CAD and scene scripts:
* START *
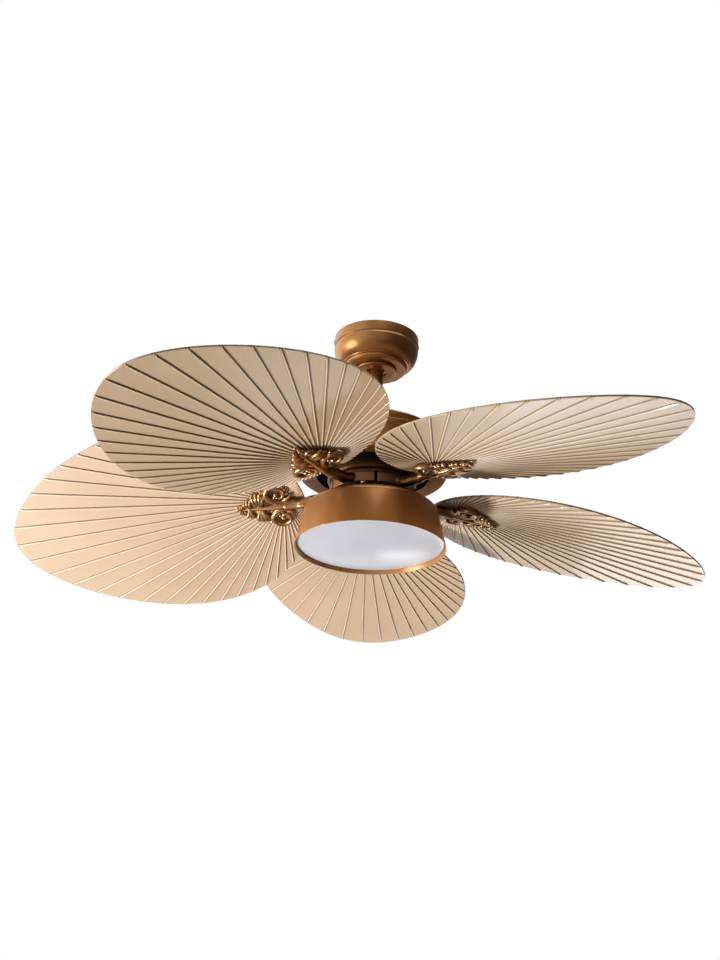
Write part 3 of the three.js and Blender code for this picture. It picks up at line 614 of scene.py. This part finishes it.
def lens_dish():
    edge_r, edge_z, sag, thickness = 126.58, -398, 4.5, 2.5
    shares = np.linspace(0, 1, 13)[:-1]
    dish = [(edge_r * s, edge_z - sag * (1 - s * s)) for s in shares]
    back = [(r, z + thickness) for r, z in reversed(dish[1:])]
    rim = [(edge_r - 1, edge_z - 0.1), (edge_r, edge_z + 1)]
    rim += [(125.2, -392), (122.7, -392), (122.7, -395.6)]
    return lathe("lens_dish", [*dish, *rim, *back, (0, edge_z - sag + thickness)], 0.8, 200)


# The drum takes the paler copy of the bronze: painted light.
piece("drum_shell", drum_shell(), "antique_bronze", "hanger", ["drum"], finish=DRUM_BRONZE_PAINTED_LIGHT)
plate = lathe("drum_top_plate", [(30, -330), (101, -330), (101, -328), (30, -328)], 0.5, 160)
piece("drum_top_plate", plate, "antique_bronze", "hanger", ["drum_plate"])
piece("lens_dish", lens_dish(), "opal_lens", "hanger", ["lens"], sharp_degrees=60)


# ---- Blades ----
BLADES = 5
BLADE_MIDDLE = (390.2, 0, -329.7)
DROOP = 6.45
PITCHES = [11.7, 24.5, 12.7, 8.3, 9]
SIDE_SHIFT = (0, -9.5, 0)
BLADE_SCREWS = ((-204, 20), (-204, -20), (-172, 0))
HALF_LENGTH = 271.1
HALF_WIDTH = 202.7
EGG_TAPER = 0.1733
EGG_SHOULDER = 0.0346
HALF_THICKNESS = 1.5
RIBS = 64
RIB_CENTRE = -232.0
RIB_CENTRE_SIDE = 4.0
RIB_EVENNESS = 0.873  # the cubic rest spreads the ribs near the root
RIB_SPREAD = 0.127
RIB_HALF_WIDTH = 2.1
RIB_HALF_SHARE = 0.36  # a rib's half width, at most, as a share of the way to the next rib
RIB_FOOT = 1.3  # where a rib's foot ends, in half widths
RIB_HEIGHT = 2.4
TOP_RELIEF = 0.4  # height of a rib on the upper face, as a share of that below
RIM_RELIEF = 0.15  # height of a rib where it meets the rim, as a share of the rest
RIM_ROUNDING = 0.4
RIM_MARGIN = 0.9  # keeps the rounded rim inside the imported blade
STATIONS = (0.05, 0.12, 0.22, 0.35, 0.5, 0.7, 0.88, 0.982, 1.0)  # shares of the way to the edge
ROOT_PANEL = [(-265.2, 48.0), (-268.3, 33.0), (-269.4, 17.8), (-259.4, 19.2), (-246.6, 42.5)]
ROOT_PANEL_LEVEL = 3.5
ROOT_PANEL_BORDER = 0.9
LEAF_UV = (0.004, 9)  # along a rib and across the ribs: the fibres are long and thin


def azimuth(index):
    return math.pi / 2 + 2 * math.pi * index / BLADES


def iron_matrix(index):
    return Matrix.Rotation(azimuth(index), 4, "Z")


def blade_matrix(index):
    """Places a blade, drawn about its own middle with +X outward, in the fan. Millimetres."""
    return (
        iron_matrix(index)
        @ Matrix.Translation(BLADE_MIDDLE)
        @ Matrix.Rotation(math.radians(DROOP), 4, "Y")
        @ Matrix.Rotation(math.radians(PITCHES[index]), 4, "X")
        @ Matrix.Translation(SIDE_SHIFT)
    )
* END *
* START *
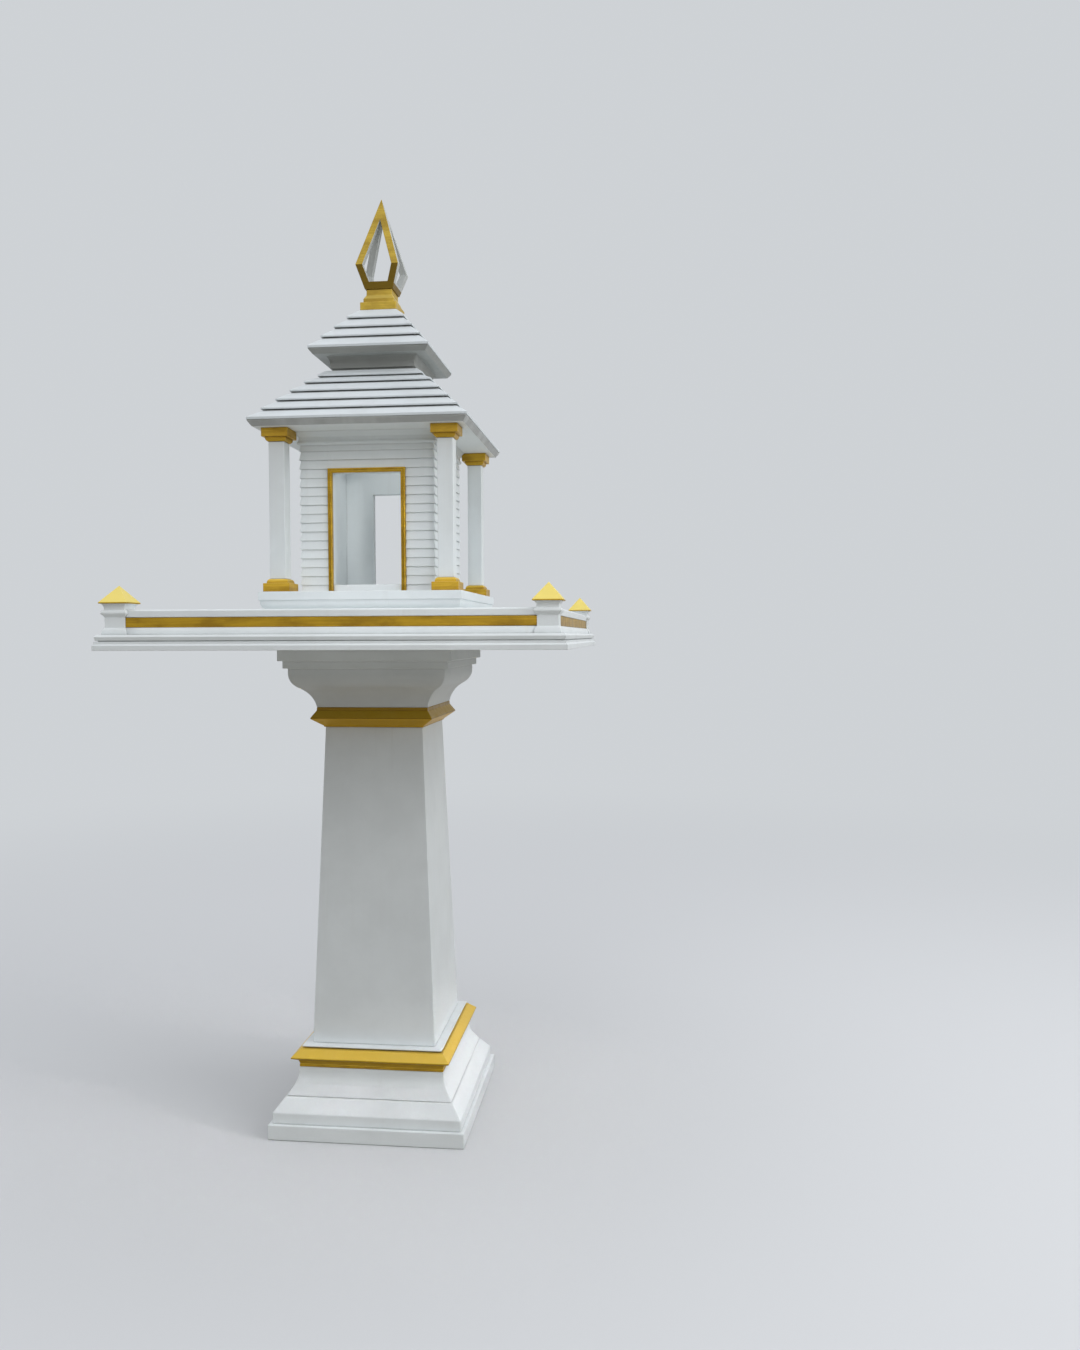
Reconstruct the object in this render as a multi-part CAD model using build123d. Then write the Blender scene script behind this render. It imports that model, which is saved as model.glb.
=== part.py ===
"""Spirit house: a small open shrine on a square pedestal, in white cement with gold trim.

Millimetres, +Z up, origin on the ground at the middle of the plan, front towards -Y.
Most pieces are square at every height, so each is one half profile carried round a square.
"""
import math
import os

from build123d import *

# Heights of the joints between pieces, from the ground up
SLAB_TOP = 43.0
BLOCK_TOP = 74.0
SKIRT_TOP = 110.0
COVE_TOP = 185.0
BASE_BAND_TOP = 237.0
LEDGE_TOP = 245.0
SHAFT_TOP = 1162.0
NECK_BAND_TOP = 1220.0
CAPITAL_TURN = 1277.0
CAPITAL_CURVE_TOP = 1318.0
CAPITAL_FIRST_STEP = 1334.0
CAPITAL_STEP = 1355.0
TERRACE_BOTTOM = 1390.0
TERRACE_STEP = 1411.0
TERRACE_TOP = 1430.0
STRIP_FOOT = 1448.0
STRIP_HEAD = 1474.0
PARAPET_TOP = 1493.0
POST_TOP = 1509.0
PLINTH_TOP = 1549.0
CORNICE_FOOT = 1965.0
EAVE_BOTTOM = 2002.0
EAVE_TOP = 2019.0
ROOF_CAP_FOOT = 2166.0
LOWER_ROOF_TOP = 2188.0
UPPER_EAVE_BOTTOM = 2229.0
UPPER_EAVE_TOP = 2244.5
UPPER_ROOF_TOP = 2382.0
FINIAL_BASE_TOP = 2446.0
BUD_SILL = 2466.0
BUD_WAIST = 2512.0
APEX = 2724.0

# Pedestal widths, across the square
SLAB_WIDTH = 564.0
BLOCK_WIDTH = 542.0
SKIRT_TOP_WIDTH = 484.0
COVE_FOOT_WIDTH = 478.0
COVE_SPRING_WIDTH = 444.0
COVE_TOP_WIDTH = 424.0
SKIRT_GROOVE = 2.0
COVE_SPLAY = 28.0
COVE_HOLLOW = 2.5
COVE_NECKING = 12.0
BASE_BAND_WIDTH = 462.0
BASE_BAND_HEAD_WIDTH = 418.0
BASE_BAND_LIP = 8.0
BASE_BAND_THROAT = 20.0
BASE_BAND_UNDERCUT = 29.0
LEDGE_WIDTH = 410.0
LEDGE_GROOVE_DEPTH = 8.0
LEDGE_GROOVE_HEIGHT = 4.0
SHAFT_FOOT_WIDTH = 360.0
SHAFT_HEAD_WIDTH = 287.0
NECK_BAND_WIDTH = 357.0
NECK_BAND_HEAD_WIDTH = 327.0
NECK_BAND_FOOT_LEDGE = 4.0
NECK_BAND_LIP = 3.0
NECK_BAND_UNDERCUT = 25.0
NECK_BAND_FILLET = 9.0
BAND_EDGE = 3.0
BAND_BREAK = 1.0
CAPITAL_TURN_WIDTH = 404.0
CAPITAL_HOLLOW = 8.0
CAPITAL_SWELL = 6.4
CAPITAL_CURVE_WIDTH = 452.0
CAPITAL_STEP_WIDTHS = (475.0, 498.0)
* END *
Give again, word for word, every line of the listing above from the one with "Reconstruct the object" to the one with "from build123d import *", both inclusive, and nothing beyond them.

Reconstruct the object in this render as a multi-part CAD model using build123d. Then write the Blender scene script behind this render. It imports that model, which is saved as model.glb.
=== part.py ===
"""Spirit house: a small open shrine on a square pedestal, in white cement with gold trim.

Millimetres, +Z up, origin on the ground at the middle of the plan, front towards -Y.
Most pieces are square at every height, so each is one half profile carried round a square.
"""
import math
import os

from build123d import *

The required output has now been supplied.